5.2 Bit-Reversed Addressing
Perhaps the most unusual of addressing modes, bit-reversed addressing is used only in very specialized circumstances. Some DSP applications make heavy use of the fast Fourier transform (FFT) algorithm. The FFT is a fast algorithm for transforming a time-domain signal into its frequency-domain representation and vice versa (Oppenheim and Schafer, 1988; Kularatna, 1996, Chapter 9). However, the FFT has the disadvantage that it either takes its input or leaves its output in a scrambled order. This dictates that the data be rearranged to or from natural order at some point.
The scrambling required depends on the particular variation of the FFT. The radix-2 implementation of an FFT, a very common form, requires reordering of a particularly simple nature, bit-reversed ordering. The term bit reversed refers to the observation that, if the output values from a binary counter are written in reverse order (that is, least significant bit first), the resulting sequence of counter output values will match the scrambled sequence of the FFT output data. This phenomenon is illustrated in FIG. 13.

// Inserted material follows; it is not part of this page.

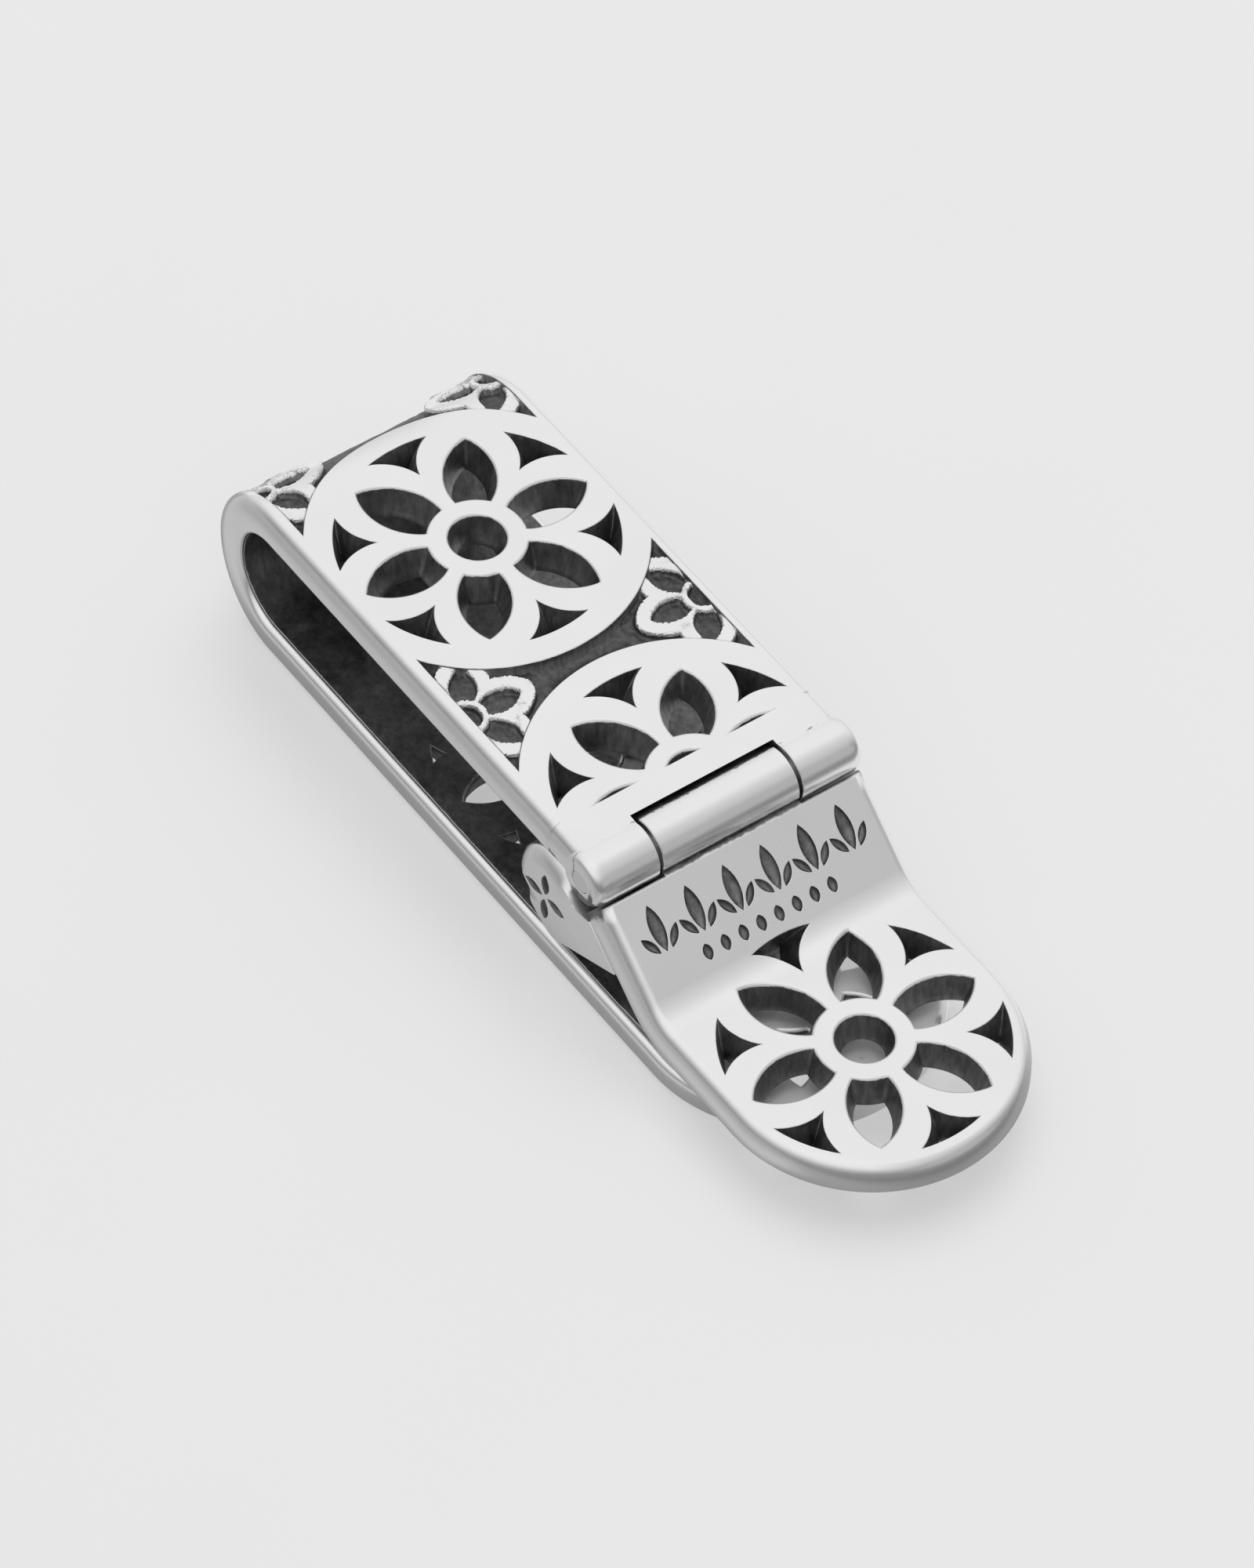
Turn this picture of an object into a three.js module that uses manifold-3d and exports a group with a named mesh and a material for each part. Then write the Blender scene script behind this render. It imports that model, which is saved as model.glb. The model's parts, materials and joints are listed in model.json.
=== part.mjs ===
// A hinged silver money clip: a pierced U-shaped strap, and a lever that turns on a barrel
// hinge at the open end and drives a cam down against the lower leaf.
// Millimetres, +Z up. The origin is under the middle of the clip, on the surface it lies on.
// +X points from the bend to the thumb tab, and the hinge axis lies along Y.

import * as THREE from 'three';
import { mergeVertices } from 'three/addons/utils/BufferGeometryUtils.js';
import Module from 'manifold-3d';

const wasm = await Module();
wasm.setup();

// ---------------------------------------------------------------- driving dimensions

const overallLength = 63.5;
const width = 19.4;
const strapHeight = 11.95;
const upperThickness = 2.3;
const lowerThickness = 1.95;
const bendThickening = 0.6;
const leverThickness = 2.05;
const edgeRounding = 0.9;
const edgeBreak = 0.2;
const solderGap = 0.05;
const springCut = 0.3;

const halfWidth = width / 2;
const bendRadius = strapHeight / 2;
const bendX = bendRadius - overallLength / 2;
const upperUnderside = strapHeight - upperThickness;

// One rosette of the pattern, and where the rosettes stand along each leaf.
const petalCount = 6;
const petalTip = 8.2;
const petalMiddle = 4.92;
const petalHalfWidth = 1.72;
const hubHole = 1.9;
const hubRing = 3.0;
const spandrelRim = 8.78;
const spandrelSideRadius = 3.44;
const spandrelSideX = 5.17;
const spandrelSideY = 3.4;
const rosetteRing = 10.37;
const rosettePitch = 22.36;
const wallDraft = 0.3;
const upperRosetteX = -17.78;
const lowerRosetteX = 14.3;
const tabRosetteX = 21.75;

// Oxidised grounds sunk between the rosette rings and the plain rails.
const railInside = 8.7;
const groundDepth = 0.7;

// Hinge.
const hingeX = 6.41;
const hingeZ = 10.22;
const knuckleRadius = 1.88;
const knuckleSplit = 5.08;
const runningGap = 0.12;
const turnGap = 0.3;
const pinRadius = 0.75;
const boreRadius = 0.84;
const pinRecess = 0.2;
const plateStart = 3.25;

// Lever: a plate that slopes down from the hinge and turns level into the thumb tab.
const slopeTopX = 8.46;
const slopeTopZ = 9.6;
const slopeAngle = THREE.MathUtils.degToRad(40.5);
const slopeBlend = 3.5;
const tabTop = 4.68;
const tabEndX = overallLength / 2 - halfWidth;
const lowerEndX = lowerRosetteX;

// Cam: a round-nosed bar under the slope. It turns clear of the lower leaf by camClearance.
const camX = 3.15;
const camZ = 5.6;
const camRadius = 3.2;
const camClearance = 0.15;
const camEndBevel = 0.8;

// ---------------------------------------------------------------- solids and outlines

const tau = Math.PI * 2;

function arc(x, y, radius, from, to, steps) {
  const points = [];
  for (let i = 0; i < steps; i += 1) {
    const angle = from + (to - from) * (i / steps);
    points.push(new THREE.Vector2(x + radius * Math.cos(angle), y + radius * Math.sin(angle)));
  }
  return points;
}

// The two points where the circle about (x, y) meets the circle about the origin.
function meetAboutOrigin(x, y, radius, originRadius) {
  const distance = Math.hypot(x, y);
  const along = (distance * distance + originRadius ** 2 - radius ** 2) / (2 * distance);
  const across = Math.sqrt(originRadius ** 2 - along ** 2);
  const first = new THREE.Vector2(x * along - y * across, y * along + x * across);
  const second = new THREE.Vector2(x * along + y * across, y * along - x * across);
  first.divideScalar(distance);
  second.divideScalar(distance);
  return [first, second];
}

// A petal along +X, drawn in by inset: two arcs that meet at the tip, closed by the hub ring.
function petalOutline(inset) {
  const reach = petalTip - petalMiddle;
  const sideRadius = (reach ** 2 + petalHalfWidth ** 2) / (2 * petalHalfWidth);
  const sideCentre = sideRadius - petalHalfWidth;
  const radius = sideRadius - inset;
  const ring = hubRing + inset;
  const base = meetAboutOrigin(petalMiddle, -sideCentre, radius, ring).find((point) => point.y > 0);
  const tipX = petalMiddle + Math.sqrt(radius ** 2 - sideCentre ** 2);
  const baseAngle = Math.atan2(base.y + sideCentre, base.x - petalMiddle);
  const tipAngle = Math.atan2(sideCentre, tipX - petalMiddle);
  const hubAngle = Math.atan2(base.y, base.x);
  return [
    ...arc(petalMiddle, -sideCentre, radius, baseAngle, tipAngle, 6),
    ...arc(petalMiddle, sideCentre, radius, -tipAngle, -baseAngle, 6),
    ...arc(0, 0, ring, -hubAngle, hubAngle, 2),
  ].reverse();
}

// The three-sided opening between two petals, along +X, drawn in by inset.
function spandrelOutline(inset) {
  const rim = spandrelRim - inset;
  const radius = spandrelSideRadius + inset;
  const meets = meetAboutOrigin(spandrelSideX, spandrelSideY, radius, rim);
  const corner = meets.reduce((low, point) => (point.y < low.y ? point : low));
  const innerX = spandrelSideX + Math.sqrt(radius ** 2 - spandrelSideY ** 2);
  const innerAngle = Math.atan2(-spandrelSideY, innerX - spandrelSideX);
  const cornerAngle = Math.atan2(corner.y - spandrelSideY, corner.x - spandrelSideX);
  const rimAngle = Math.atan2(corner.y, corner.x);
  return [
    ...arc(0, 0, rim, -rimAngle, rimAngle, 3),
    ...arc(spandrelSideX, spandrelSideY, radius, cornerAngle, innerAngle, 4),
    ...arc(spandrelSideX, -spandrelSideY, radius, -innerAngle, -cornerAngle, 4),
  ];
}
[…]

Because the FFT is an important algorithm in many DSP applications, many DSP processors include special hardware in their address generation units to facilitate generating bit-reversed address sequences for unscrambling FFT results.

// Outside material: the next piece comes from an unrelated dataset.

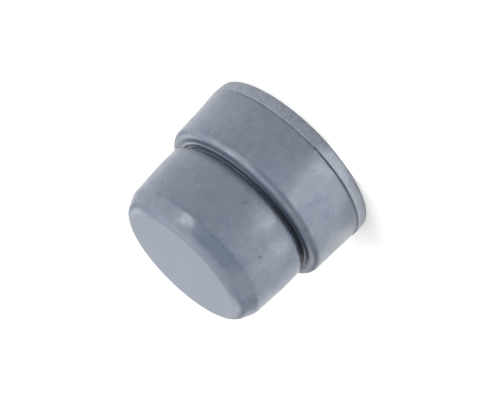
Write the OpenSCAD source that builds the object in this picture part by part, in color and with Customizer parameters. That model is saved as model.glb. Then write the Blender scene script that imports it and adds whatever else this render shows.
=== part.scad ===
// Moulded rubber stopper for a small evacuated sample tube.
// It stands on its head, with the nose up: the axis is Z and the head's face lies at Z = 0.
// The whole part is one revolved section, whose corners are rounded by true arcs.

/* [Head] */
// Largest diameter, over the trimmed rim
head_d = 13.5; // [13.2:0.05:15]
// Height from the head's face to its shoulder
head_h = 5.08; // [4.2:0.02:6.5]
// Height of the trimmed rim, from the face to the parting line
rim_h = 0.9; // [0.5:0.05:1.6]
// How much narrower the rim is across at the face
rim_taper = 0.15; // [0:0.01:0.4]
// Rounding of the face's outer edge
rim_edge_r = 0.08; // [0.02:0.01:0.3]
// Step from the trimmed rim in to the moulded collar, on the radius
flash_w = 0.1; // [0.04:0.01:0.2]
// Height over which that step slopes
flash_slope = 0.06; // [0.02:0.01:0.15]
// Rounding of the rim's lip and of the corner behind it
flash_r = 0.03; // [0.01:0.005:0.05]
// Draft of the collar's wall, in degrees
collar_draft = 1.8; // [0:0.1:3]
// Rounding of the shoulder
shoulder_r = 0.5; // [0.2:0.05:0.7]

/* [Groove] */
// Depth of the groove, from the sealing land down to the neck
groove_depth = 0.7; // [0.5:0.05:1]
// Width of the groove, from the shoulder to the underside of the plug
groove_w = 0.42; // [0.34:0.02:0.8]
// Rounding where the neck runs into the plug
neck_r = 0.08; // [0.02:0.01:0.15]
// Rounding where the parting ridge slopes up into the neck
cove_r = 0.2; // [0.05:0.01:0.22]
// Height of that slope
cove_h = 0.2; // [0.12:0.01:0.28]
// Distance of the parting ridge from the neck, on the radius
ridge_out = 0.4; // [0.34:0.01:0.46]
// Width of the parting ridge at its foot
ridge_w = 0.24; // [0.16:0.01:0.3]
// Height of the parting ridge
ridge_h = 0.09; // [0.04:0.01:0.16]
// Rounding of the ridge's crest
crest_r = 0.04; // [0.01:0.01:0.08]
// Depth to which the shoulder dishes in to the foot of the ridge
dish = 0.1; // [0.02:0.01:0.15]
// Rounding of the ridge's feet
foot_r = 0.08; // [0.02:0.01:0.1]

/* [Plug] */
// Diameter of the sealing land
plug_d = 11.7; // [11.2:0.05:12]
// Length from the underside of the plug to its nose
plug_h = 5.46; // [4.8:0.02:7]
// Rounding of the plug's back edge
lip_r = 0.58; // [0.2:0.02:0.7]
// Height of the straight sealing land, above that edge
land_h = 1; // [0.7:0.05:1.5]
// Draft of the wall above the land, in degrees
plug_draft = 3.8; // [0:0.1:5]
// Height of the lead-in cone below the nose
lead_h = 1.32; // [0.9:0.02:1.6]
// Slope of the lead-in cone from the axis, in degrees
lead_angle = 25; // [12:1:40]
// Rounding between the wall and the lead-in cone
lead_r = 0.8; // [0.2:0.1:1.6]
// Rounding of the nose's edge
nose_r = 0.88; // [0.3:0.02:1]

/* [Needle well] */
// Diameter of the well in the head
well_d = 6; // [4.6:0.1:8]
// Depth of the well
well_depth = 4.8; // [3:0.1:6]
// Rounding of the well's floor
well_floor_r = 0.7; // [0.2:0.05:1]
// Rounding of the well's mouth
well_mouth_r = 0.35; // [0.1:0.05:0.6]

/* [Hidden] */
$fn = 120;

// Share of an edge that the roundings at its two ends may take up together
edge_share = 0.96;
// How far a rounding's disc stands over the edges it meets, so that it crosses them cleanly
overlap = 0.0002;

// Radii along the section
rim_x = head_d / 2;
face_x = rim_x - rim_taper / 2;
collar_x = rim_x - flash_w;
shoulder_x = collar_x - (head_h - rim_h) * tan(collar_draft);
land_x = plug_d / 2;
neck_x = land_x - groove_depth;
ridge_x = neck_x + ridge_out;
well_x = well_d / 2;

// Heights along the section
foot_z = head_h - dish;
underside_z = head_h + groove_w;
land_z = underside_z + lip_r + land_h;
nose_z = underside_z + plug_h;
lead_z = nose_z - lead_h;

// Radii that follow from a draft
lead_x = land_x - (lead_z - land_z) * tan(plug_draft);
nose_x = lead_x - lead_h * tan(lead_angle);

// The head's corners, each as [radius, height, rounding], from the well out to the shoulder
HEAD = [
    [0, well_depth, 0],
    [well_x, well_depth, well_floor_r],
    [well_x, 0, well_mouth_r],
    [face_x, 0, rim_edge_r],
    [rim_x, rim_h - flash_slope, flash_r],
    [collar_x, rim_h, flash_r],
    [shoulder_x, head_h, shoulder_r]
];
// The groove's corners, in over the parting ridge and up the neck
GROOVE = [
    [ridge_x + ridge_w / 2, foot_z, foot_r],
    [ridge_x, foot_z + ridge_h, crest_r],
    [ridge_x - ridge_w / 2, foot_z, foot_r],
    [neck_x, foot_z + cove_h, cove_r],
    [neck_x, underside_z, neck_r]
];
// The plug's corners, out round the back edge and up to the nose
PLUG = [
    [land_x, underside_z, lip_r],
    [land_x, land_z, 0],
    [lead_x, lead_z, lead_r],
    [nose_x, nose_z, nose_r],
    [0, nose_z, 0]
];

function unit(v) = v / norm(v);
function at(list, i) = let (p = list[(i + len(list)) % len(list)]) [p[0], p[1]];
function to_last(list, i) = unit(at(list, i - 1) - at(list, i));
function to_next(list, i) = unit(at(list, i + 1) - at(list, i));
function half_angle(list, i) = acos(to_last(list, i) * to_next(list, i)) / 2;

// Above zero where the outline turns outwards at corner i, and below zero where it turns in
function turn(list, i) = let (a = to_last(list, i), b = to_next(list, i)) b[0] * a[1] - b[1] * a[0];

// Length of edge that the rounding asked for at corner i takes up on each side
function reach(list, i) = list[(i + len(list)) % len(list)][2] / tan(half_angle(list, i));

// Share of their size to which the roundings at corners i and i + 1 fit the edge between them
function fits(list, i) = min(1, edge_share * norm(at(list, i + 1) - at(list, i))
    / max(reach(list, i) + reach(list, i + 1), overlap));

// Rounding of corner i, held back where a short wall leaves it no room
function fillet(list, i) = list[i][2] * min(fits(list, i - 1), fits(list, i));

// The corner itself, or the two ends of the straight cut across it where it is rounded
function cut(list, i) =
    let (back = fillet(list, i) / tan(half_angle(list, i)))
    back == 0 ? [at(list, i)]
        : [at(list, i) + back * to_last(list, i), at(list, i) + back * to_next(list, i)];

// Discs that round the corners which turn the way of side: 1 is outwards and -1 is in
module discs(list, side) {
    for (i = [0 : len(list) - 1])
        if (list[i][2] > 0 && side * turn(list, i) > 0)
            translate(at(list, i) + unit(to_last(list, i) + to_next(list, i))
                * fillet(list, i) / sin(half_angle(list, i)))
                circle(fillet(list, i) + overlap);
}

// The outline through a list of corners, with each one rounded
module rounded(list) {
    difference() {
        union() {
            polygon([for (i = [0 : len(list) - 1]) each cut(list, i)]);
            discs(list, 1);
        }
        discs(list, -1);
    }
}

// Moulded in one piece: head, groove and plug are one revolved section
module stopper() {
    color([0.52, 0.55, 0.6]) rotate_extrude() rounded(concat(HEAD, GROOVE, PLUG));
}

stopper();
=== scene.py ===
# %% [markdown]
# # A moulded rubber stopper
# The real stopper is one piece of blue-grey rubber, pressed in a mould and then trimmed round its rim.
# Everything about its look comes from one outline turned about an axis, the small marks that
# moulding and trimming leave, and a satin skin under very soft light, with some light and shade painted into
# the colour. The lesson makes them in that order.
#
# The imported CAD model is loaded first. It gives the body that the piece rides on and the box it stays inside.

# %% Load the frame
import math

import bmesh
import bpy
from mathutils import Matrix, Vector


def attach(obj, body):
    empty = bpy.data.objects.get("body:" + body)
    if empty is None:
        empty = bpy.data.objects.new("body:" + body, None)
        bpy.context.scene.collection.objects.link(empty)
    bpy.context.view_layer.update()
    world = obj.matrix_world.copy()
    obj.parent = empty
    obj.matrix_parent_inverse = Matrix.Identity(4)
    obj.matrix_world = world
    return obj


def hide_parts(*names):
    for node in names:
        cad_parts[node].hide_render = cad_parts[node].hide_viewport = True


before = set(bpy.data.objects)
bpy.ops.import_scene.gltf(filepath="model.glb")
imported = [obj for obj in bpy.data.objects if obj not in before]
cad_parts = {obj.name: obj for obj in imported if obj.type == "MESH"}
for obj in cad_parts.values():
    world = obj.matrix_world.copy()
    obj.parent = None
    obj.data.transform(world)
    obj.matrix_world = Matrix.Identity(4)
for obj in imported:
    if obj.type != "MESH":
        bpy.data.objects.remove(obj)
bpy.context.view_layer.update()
MM = 0.001

# %% [markdown]
# ## The camera
# The stopper stands on its head. The camera looks from a little above the horizon and is rolled well past
# upright, so in the picture the nose points down to the left. A long lens from close by keeps the ellipses of
# the two ends almost alike. The camera comes first, because it says which marks will show at all.

# %% Aim the camera
VIEW_RISE = math.radians(18.32)
VIEW_ROLL = math.radians(-135.08)
VIEW_DISTANCE = 151.1 * MM
LOOK_AT = Vector((0, 0, 4.497 * MM))
LENS, SENSOR = 163.64, 36.0
PICTURE_WIDTH = 495
AIM_RIGHT, AIM_UP = 0.33, 0.67
NEAREST, FARTHEST = 0.01, 10

to_camera = Vector((0, -math.cos(VIEW_RISE), math.sin(VIEW_RISE)))
side, up = Vector((1, 0, 0)), Vector((0, math.sin(VIEW_RISE), math.cos(VIEW_RISE)))
cam_right = math.cos(VIEW_ROLL) * side + math.sin(VIEW_ROLL) * up
cam_up = -math.sin(VIEW_ROLL) * side + math.cos(VIEW_ROLL) * up
step_of_aim = VIEW_DISTANCE * SENSOR / LENS / PICTURE_WIDTH

camera = bpy.data.objects.new("camera", bpy.data.cameras.new("camera"))
bpy.context.scene.collection.objects.link(camera)
camera.data.lens, camera.data.sensor_width = LENS, SENSOR
camera.data.clip_start, camera.data.clip_end = NEAREST, FARTHEST
turned = Matrix((cam_right, cam_up, to_camera)).transposed().to_4x4()
camera_at = LOOK_AT + VIEW_DISTANCE * to_camera + step_of_aim * (AIM_RIGHT * cam_right + AIM_UP * cam_up)
camera.matrix_world = Matrix.Translation(camera_at) @ turned
bpy.context.scene.camera = camera
print("camera at, mm:", [round(x / MM, 1) for x in camera_at])

# %% [markdown]
# ## The outline
# A stopper is a turned shape, so it could be made from cylinders and bevels, or cut from a solid. Tracing half
# of its section and spinning that is the shortest way, and every corner gets its own radius.
#
# The piece is modelled in millimetres and brought to metres at the end, because the operators work to about
# a millionth of a unit and the finest corners here are hundredths of a millimetre.
# Each row is radius, height and corner radius, from the floor of the needle well out over the head and up.

# %% Name the corners of the half section
WELL = [(0, 4.8, 0), (3.0, 4.8, 0.7), (3.0, 0, 0.35)]
CUT_BAND = [(6.67, 0, 0.07), (6.743, 0.84, 0.022)]
FLASH = [(6.662, 0.902, 0.006), (6.585, 0.918, 0.008), (6.648, 0.942, 0.012)]
SHOULDER = [(6.519, 5.08, 0.56)]
RIDGE = [(5.71, 4.97, 0.08), (5.56, 5.08, 0.045), (5.44, 4.98, 0.06)]
NECK = [(5.22, 5.12, 0.08), (5.22, 5.31, 0.06)]
PLUG = [(5.85, 5.31, 0.60), (5.85, 7.08, 0), (5.68, 9.64, 0.8), (5.065, 10.96, 0.88), (0, 10.96, 0)]
HALF_SECTION = WELL + CUT_BAND + FLASH + SHOULDER + RIDGE + NECK + PLUG
RIM_RADIUS, RIM_TOP = CUT_BAND[1][0], CUT_BAND[1][1]
NOSE_HEIGHT = PLUG[-1][1]
print(len(HALF_SECTION), "corners, nose at", NOSE_HEIGHT, "mm")

# %% [markdown]
# ## Tracing it
# The start is a plane whose four corners are merged into one point. That point is extruded from corner to
# corner, as one would do it by hand, and then every corner is rounded by a vertex bevel.

# %% Trace the outline
def pick(mesh, wanted):
    """In edit mode, selects just the vertices whose place the test accepts, and says how many."""
    bpy.ops.mesh.select_mode(type="VERT")
    bpy.ops.mesh.select_all(action="DESELECT")
    edit = bmesh.from_edit_mesh(mesh)
    chosen = [v for v in edit.verts if wanted(v.co)]
    for v in chosen:
        v.select_set(True)
    edit.select_flush(True)
    bmesh.update_edit_mesh(mesh)
    return len(chosen)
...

For example, the Analog Devices ADSP-210xx provides a bit-reverse mode, which is enabled by setting a bit in a control register. When the processor is in the bit-reverse mode, the output of one of its address registers is bit reversed before being applied to the memory address bus.

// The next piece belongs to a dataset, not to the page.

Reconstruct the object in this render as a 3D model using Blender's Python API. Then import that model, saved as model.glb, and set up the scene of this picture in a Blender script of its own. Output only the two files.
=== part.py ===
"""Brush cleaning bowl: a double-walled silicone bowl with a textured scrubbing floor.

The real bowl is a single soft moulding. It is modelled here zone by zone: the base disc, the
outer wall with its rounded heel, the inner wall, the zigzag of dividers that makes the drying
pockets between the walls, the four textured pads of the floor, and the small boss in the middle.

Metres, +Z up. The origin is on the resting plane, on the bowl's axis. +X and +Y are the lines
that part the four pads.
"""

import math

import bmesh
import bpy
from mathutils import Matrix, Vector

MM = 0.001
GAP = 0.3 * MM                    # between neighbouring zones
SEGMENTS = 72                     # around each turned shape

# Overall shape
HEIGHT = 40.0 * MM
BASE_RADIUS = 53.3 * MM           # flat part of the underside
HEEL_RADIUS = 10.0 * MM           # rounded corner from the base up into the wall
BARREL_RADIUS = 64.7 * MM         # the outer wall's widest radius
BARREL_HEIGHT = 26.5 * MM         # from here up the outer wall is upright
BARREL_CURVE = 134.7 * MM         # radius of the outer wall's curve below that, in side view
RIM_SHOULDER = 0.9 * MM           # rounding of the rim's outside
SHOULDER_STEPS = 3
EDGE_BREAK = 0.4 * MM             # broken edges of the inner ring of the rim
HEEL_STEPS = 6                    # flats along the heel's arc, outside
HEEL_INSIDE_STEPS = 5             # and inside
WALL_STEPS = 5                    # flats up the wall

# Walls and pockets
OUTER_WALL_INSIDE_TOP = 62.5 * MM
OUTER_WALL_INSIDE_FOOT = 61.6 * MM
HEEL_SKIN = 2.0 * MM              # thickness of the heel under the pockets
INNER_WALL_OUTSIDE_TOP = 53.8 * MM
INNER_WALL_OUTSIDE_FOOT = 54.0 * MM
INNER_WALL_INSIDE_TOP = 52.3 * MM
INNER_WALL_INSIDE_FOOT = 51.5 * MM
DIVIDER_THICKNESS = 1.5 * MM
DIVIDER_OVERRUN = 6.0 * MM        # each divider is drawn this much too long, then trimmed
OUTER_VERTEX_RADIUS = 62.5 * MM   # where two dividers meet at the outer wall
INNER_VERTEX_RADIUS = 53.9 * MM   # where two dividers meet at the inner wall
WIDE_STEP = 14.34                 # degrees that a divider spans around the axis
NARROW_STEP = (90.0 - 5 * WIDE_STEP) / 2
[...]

An alternative approach to implementing bit-reversed addressing is the use of reverse-carry arithmetic. With reverse-carry arithmetic, the address generation unit reverses the direction in which carry bits propagate when an increment is added to the value in an address register. If reverse-carry arithmetic is enabled in the AGU and the programmer supplies the base address and increment value in bit-reversed order, then the resulting addresses will be in bit-reversed order.
Reverse-carry arithmetic is provided in the AT&T DSP32xx, for example.